The struggle didn't last long, authorities said, just long enough for Hernandez to have his throat slit and his bus roar off the freeway and flip over on its side into a cotton field.

Two unidentified adult female passengers died at the side of the road near Coalinga. Helicopters transported the more seriously injured to hospitals. Two dozen passengers were treated for minor injuries and released. Three others, including Hernandez, remain hospitalized Tuesday in fair condition.

Martinez, a Mexican national who carried no identification, tried to escape, but passengers pointed him out to authorities and he was caught a short distance away. Late Tuesday, he remained in Fresno County Jail under a suicide watch.

Authorities say he told them numerous stories about why he did it, but none of them makes much sense. They are looking into the possible role of drugs, alcohol or mental illness.

"There doesn't seem to be a motive," Sgt. Jay Stuart said. "It's likely he was just a goofball."

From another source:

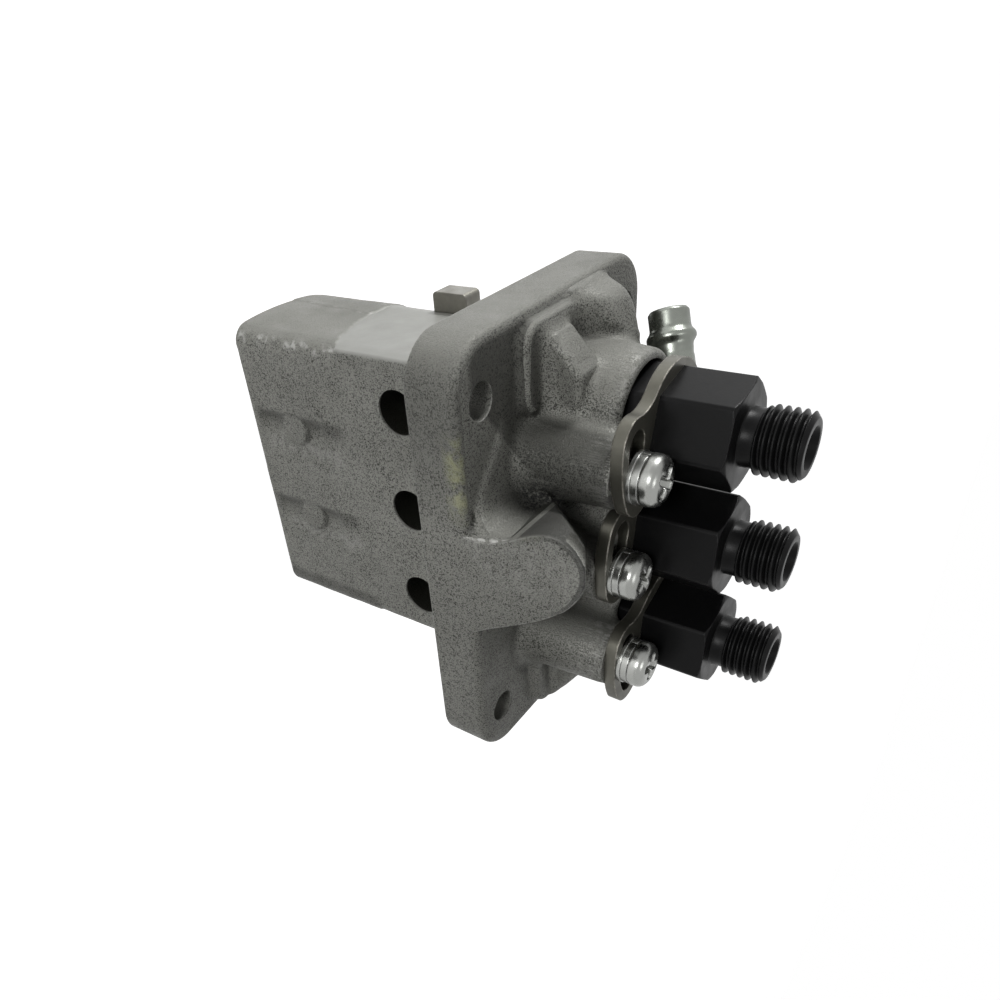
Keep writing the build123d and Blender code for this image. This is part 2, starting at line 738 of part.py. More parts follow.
# Barrels, with inlet ports, and the plungers that slide and turn in them
for number, x in enumerate(element_x, 1):
    axis = Axis((x, row_y, 0), (0, 0, 1))
    with BuildPart() as barrel:
        with BuildSketch(upright(x, row_y)):
            with BuildLine():
                Polyline(
                    (plunger_radius + running_play, barrel_foot_z),
                    (barrel_shank_radius, barrel_foot_z),
                    (barrel_shank_radius, barrel_seat_z),
                    (barrel_head_radius, barrel_seat_z),
                    (barrel_head_radius, barrel_top_z),
                    (plunger_radius + running_play, barrel_top_z),
                    close=True,
                )
            make_face()
        revolve(axis=axis)
        with BuildSketch(Plane.XZ.offset(-row_y - barrel_head_radius)):
            with Locations((x, port_z)):
                Circle(port_diameter / 2)
        extrude(amount=2 * barrel_head_radius, mode=Mode.SUBTRACT)
    save(barrel.part, f"barrel_{number}")

    foot_low = tappet_top_z - plunger_foot_height - seat_play
    with BuildPart() as plunger:
        with BuildSketch(upright(x, row_y)):
            with BuildLine():
                Polyline(
                    (0, foot_low),
                    (plunger_radius, foot_low),
                    (plunger_radius, foot_low + plunger_foot_height),
                    (plunger_neck_radius, foot_low + plunger_foot_height),
                    (plunger_neck_radius, tappet_top_z + lower_seat_thickness + seat_play),
                    (plunger_radius, tappet_top_z + lower_seat_thickness + seat_play),
                    (plunger_radius, plunger_top_z),
                    (0, plunger_top_z),
                    close=True,
                )
            make_face()
        revolve(axis=axis)
        with BuildSketch(above(x, row_y, vane_z)):
            Rectangle(2 * vane_reach, vane_thickness)
        extrude(amount=vane_height)
        # Control groove: a ring groove, an axial slot and a slanting spill edge above it
        with BuildSketch(above(x, row_y, helix_low_z)):
            Circle(plunger_radius)
            Circle(plunger_radius - helix_depth, mode=Mode.SUBTRACT)
        extrude(amount=1.5, mode=Mode.SUBTRACT)
        with BuildSketch(Plane.YZ.offset(x + plunger_radius - helix_depth)):
            with BuildLine():
                Polyline(
                    (row_y - plunger_radius, helix_low_z),
                    (row_y + plunger_radius, helix_low_z),
                    (row_y + plunger_radius, helix_low_z + 1.5),
                    (row_y - plunger_radius, helix_top_z - 1.5),
                    close=True,
                )
            make_face()
        extrude(amount=helix_depth + 1, mode=Mode.SUBTRACT)
    save(plunger.part, f"plunger_{number}")

    # Control sleeve round the barrel, slotted for the plunger's vane, with an arm to the rack
    with BuildPart() as sleeve:
        with BuildSketch(above(x, row_y, sleeve_foot_z)):
            Circle(sleeve_radius)
        extrude(amount=sleeve_top_z - sleeve_foot_z)
        with BuildSketch(above(x, row_y, arm_z - arm_height / 2)):
            with Locations((0, arm_reach / 2)):
                Rectangle(arm_width, arm_reach)
            with Locations((0, arm_reach)):
                Circle(arm_ball)
        extrude(amount=arm_height)
        with BuildSketch(above(x, row_y, sleeve_foot_z)):
            Circle(barrel_shank_radius + sleeve_play)
        extrude(amount=sleeve_top_z - sleeve_foot_z, mode=Mode.SUBTRACT)
        with BuildSketch(above(x, row_y, sleeve_foot_z)):
            Rectangle(2 * sleeve_radius + 1, vane_thickness + 2 * seat_play)
        extrude(amount=barrel_foot_z - sleeve_foot_z - 0.5, mode=Mode.SUBTRACT)
    save(sleeve.part, f"control_sleeve_{number}")

    # Spring seats above and below the plunger spring
    save(
        ring_piece(x, row_y, seat_step_z - upper_seat_thickness, upper_seat_thickness,
                   tappet_bore_radius - seat_play, sleeve_radius + 2 * seat_play),
        f"upper_spring_seat_{number}",
    )
    with BuildPart() as lower_seat:
        with BuildSketch(above(x, row_y, tappet_top_z)):
            Circle(tappet_bore_radius - 4 * seat_play)
            Circle(plunger_neck_radius + 2 * seat_play, mode=Mode.SUBTRACT)
            with Locations((0, -tappet_bore_radius / 2)):
                Rectangle(2 * (plunger_neck_radius + 2 * seat_play), tappet_bore_radius, mode=Mode.SUBTRACT)
        extrude(amount=lower_seat_thickness)
    save(lower_seat.part, f"lower_spring_seat_{number}")

    # Tappet, with a pocket for its roller and a slot for its guide pin
    tappet_radius = tappet_bore_radius - tappet_play
    tappet_low_z = tappet_top_z - tappet_height
    with BuildPart() as tappet:
        with BuildSketch(above(x, row_y, tappet_low_z)):
            Circle(tappet_radius)
        extrude(amount=tappet_height)
        chamfer(tappet.edges().filter_by(GeomType.CIRCLE), 0.5)
        with BuildSketch(above(x, row_y, tappet_top_z)):
            Circle(plunger_radius + 2 * seat_play)
        extrude(amount=-(plunger_foot_height + 2 * seat_play), mode=Mode.SUBTRACT)
        with BuildSketch(above(x, row_y, tappet_low_z)):
            Rectangle(roller_length + 2 * roller_room, 2 * (roller_radius + roller_room))
        extrude(amount=roller_z + roller_radius + roller_room - tappet_low_z, mode=Mode.SUBTRACT)
        with BuildSketch(Plane.YZ.offset(x - pin_length / 2)):
            with Locations((row_y, roller_z)):
                Circle(pin_radius + running_play)
        extrude(amount=pin_length, mode=Mode.SUBTRACT)
        slot_top = guide_pin_z + guide_pin_radius + guide_play
        slot_low = guide_pin_z - guide_pin_radius - guide_play - plunger_stroke
        with BuildSketch(Plane.XZ.offset(-row_y - tappet_bore_radius)):
            with Locations((x, (slot_top + slot_low) / 2)):
                SlotOverall(slot_top - slot_low, 2 * (guide_pin_radius + guide_play), rotation=90)
        extrude(amount=tappet_bore_radius - guide_pin_reach + seat_play, mode=Mode.SUBTRACT)
    save(tappet.part, f"tappet_{number}")

    # Roller, its bush and its pin, along the camshaft's direction
    bush_radius = pin_radius + running_play + bush_wall
    with BuildPart() as roller:
        with BuildSketch(Plane.YZ.offset(x - roller_length / 2)):
            with Locations((row_y, roller_z)):
                Circle(roller_radius)
                Circle(bush_radius + running_play, mode=Mode.SUBTRACT)
        extrude(amount=roller_length)
        chamfer(roller.edges().filter_by(GeomType.CIRCLE).group_by(SortBy.RADIUS)[-1], 0.4)
    save(roller.part, f"roller_{number}")
    with BuildPart() as bush:
        with BuildSketch(Plane.YZ.offset(x - roller_length / 2 + seat_play)):
            with Locations((row_y, roller_z)):
                Circle(bush_radius)
                Circle(pin_radius + running_play, mode=Mode.SUBTRACT)
        extrude(amount=roller_length - 2 * seat_play)
    save(bush.part, f"roller_bush_{number}")
    with BuildPart() as pin:
        with BuildSketch(Plane.YZ.offset(x - pin_length / 2)):
            with Locations((row_y, roller_z)):
                Circle(pin_radius)
        extrude(amount=pin_length)
    save(pin.part, f"roller_pin_{number}")

# Guide pins that stop the tappets turning and hold them in
with BuildPart() as guide_pins:
    for x in element_x:
        with BuildSketch(Plane.XZ.offset(-body_far_y + 0.3)):
            with Locations((x, guide_pin_z)):
                Circle(guide_pin_radius)
        extrude(amount=body_depth / 2 - 0.3 - guide_pin_reach)
save(guide_pins.part, "tappet_guide_pins")

# Control rack, with a notch for each sleeve's arm
rack_left = -body_length / 2 - rack_out
rack_right = body_length / 2 - rack_end_room
with BuildPart() as rack:
    with BuildSketch(Plane.YZ.offset(rack_left)):
        with Locations(((rack_near_y + rack_far_y) / 2, arm_z)):
            Rectangle(rack_thickness, rack_height)
    extrude(amount=rack_right - rack_left)
    fillet(rack.edges().filter_by(Axis.Y), 1)
    for x in element_x:
        with BuildSketch(above(x, row_y, rack_low_z)):
            with Locations((0, arm_reach)):
                Circle(arm_ball + notch_play)
                Rectangle(2 * (arm_ball + notch_play), 2 * (arm_reach + row_y - rack_near_y))
        extrude(amount=rack_height, mode=Mode.SUBTRACT)
save(rack.part, "control_rack")

# Plug in the drilled end of the fuel gallery
with BuildPart() as plug:
    with BuildSketch(Plane.YZ.offset(body_length / 2 - plug_recess - plug_length)):
        with Locations((gallery_y, gallery_z)):
            Circle(gallery_radius)
    extrude(amount=plug_length)
save(plug.part, "gallery_plug")

# Inlet pipe: up out of its boss, round a bend and along to the hose end
heading = Vector(cos(radians(pipe_heading)), sin(radians(pipe_heading)), 0)
turn = radians(pipe_turn)
pipe_start = Vector(pipe_x, pipe_y, pipe_boss_top - pipe_depth)
bend_start = Vector(pipe_x, pipe_y, pipe_boss_top + 1)
bend_end = bend_start + heading * (pipe_bend_radius * (1 - cos(turn))) + Vector(0, 0, pipe_bend_radius * sin(turn))
pipe_direction = heading * sin(turn) + Vector(0, 0, cos(turn))
pipe_end = bend_end + pipe_direction * pipe_straight
bend_middle = (
    bend_start + heading * (pipe_bend_radius * (1 - cos(turn / 2))) + Vector(0, 0, pipe_bend_radius * sin(turn / 2))
)
with BuildPart() as pipe:
    with BuildLine():
        Line(pipe_start, bend_start)
        ThreePointArc(bend_start, bend_middle, bend_end)
        Line(bend_end, pipe_end)
    with BuildSketch(above(pipe_x, pipe_y, pipe_start.Z)):
        Circle(pipe_radius)
        Circle(pipe_radius - pipe_wall, mode=Mode.SUBTRACT)
    sweep()
    side = pipe_direction.cross(Vector(0, 0, 1)).normalized()
    bead_middle = pipe_end - pipe_direction * bead_back
    with BuildSketch(Plane(origin=bead_middle, x_dir=pipe_direction, z_dir=side)):
        with BuildLine():
            Spline(
                (-bead_width / 2, pipe_radius - 0.1), (0, bead_radius), (bead_width / 2, pipe_radius - 0.1),
            )
            Line((bead_width / 2, pipe_radius - 0.1), (-bead_width / 2, pipe_radius - 0.1))
        make_face()
    revolve(axis=Axis(bead_middle, pipe_direction))
save(pipe.part, "inlet_pipe")
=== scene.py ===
import json
import math

import bpy
import bmesh
import numpy as np
from mathutils import Matrix


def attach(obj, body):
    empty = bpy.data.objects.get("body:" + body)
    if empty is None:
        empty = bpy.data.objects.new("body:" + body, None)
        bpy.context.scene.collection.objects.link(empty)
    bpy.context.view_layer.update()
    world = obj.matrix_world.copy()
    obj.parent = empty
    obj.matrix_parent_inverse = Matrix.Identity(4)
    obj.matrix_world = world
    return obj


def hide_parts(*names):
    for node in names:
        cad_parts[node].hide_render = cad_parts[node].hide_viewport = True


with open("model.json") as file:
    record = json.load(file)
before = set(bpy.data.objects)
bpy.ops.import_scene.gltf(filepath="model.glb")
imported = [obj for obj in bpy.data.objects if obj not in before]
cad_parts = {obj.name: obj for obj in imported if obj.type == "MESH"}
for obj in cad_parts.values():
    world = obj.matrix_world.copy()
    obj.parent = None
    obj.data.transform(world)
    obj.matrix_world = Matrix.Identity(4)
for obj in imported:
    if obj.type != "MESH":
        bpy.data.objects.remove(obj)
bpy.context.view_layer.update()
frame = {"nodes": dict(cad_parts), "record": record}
nodes = frame["nodes"]
print("frame loaded:", len(nodes), "nodes")

# Lengths in this script are millimetres, and become metres when a mesh is made
elementX = [-22.0, 0.0, 22.0]
rowY = 3.5
flangeTop = 10.0
plateLevels = [28.6, 26.1, 28.6]
screwReach = 14.5  # from a tower's axis to the axis of its screw
screwAngles = (-74.0, -82.0, -90.0)
screwSpots = []
for x, angle in zip(elementX, np.radians(screwAngles)):
    screwSpots.append((x + screwReach * math.cos(angle), rowY + screwReach * math.sin(angle)))
inletSpot = (-12.5, 17.0)


# Shader nodes

def newNode(tree, kind, **settings):
    node = tree.nodes.new(kind)
    for key, value in settings.items():
        setattr(node, key, value)
    return node


def feed(socket, value):
    # Sets a socket to a number or a tuple, or links it to the given output
    if isinstance(value, (int, float, tuple)):
        socket.default_value = value
    else:
        socket.id_data.links.new(value, socket)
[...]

Alfredo Saravia, who was heading to Oakland to visit his sister, told reporters that he was falling asleep when the attack broke out. "The people in front ... tried to stop the guy but he already had the driver. Everything happened in seconds. The bus started tumbling and went off the road and started flipping."

One female passenger, who spoke on condition of anonymity because she was cutting university classes, said it was her post-Sept. 11 fears that caused her to take the bus instead of fly.

"A couple went through the windshield. Somehow I ended up on my feet, standing one foot on the window and one on an overhead rack," she said. "People were falling onto people. You had to walk over people to get out."

The west side of Fresno County, a swath of cotton and vegetable land that extends mile upon mile with scarcely a tree, is one of the loneliest stretches of California. The last time authorities can recall anything noteworthy happening there was a few years back when actress Anne Heche was found wandering nearly naked in a cotton field, muttering that she was catching a spaceship to heaven.

About 20 passengers who walked away without injuries were taken to a community center in the tiny farm town of San Joaquin and interviewed by sheriff's investigators until 3 a.m.

One young woman with purple hair and nose rings hugged and kissed her boyfriend, who had driven 200 miles from Santa Rosa to pick her up. The others, dog tired, boarded two Greyhound buses in the chilly early morning air. They were headed to the Bay Area, to the places where they were supposed to arrive five hours earlier.

The replacement Greyhound driver, who did not give his name, said the attack was a bus driver's worst dream come true.

"You think about it all the time," he said. "There's nothing protecting your back."

In the last year, Greyhound has hired more security guards and added cameras to its 111 terminals. The guards use hand-held metal detectors to scan about one in five randomly chosen buses at 30 locations nationwide, including Los Angeles.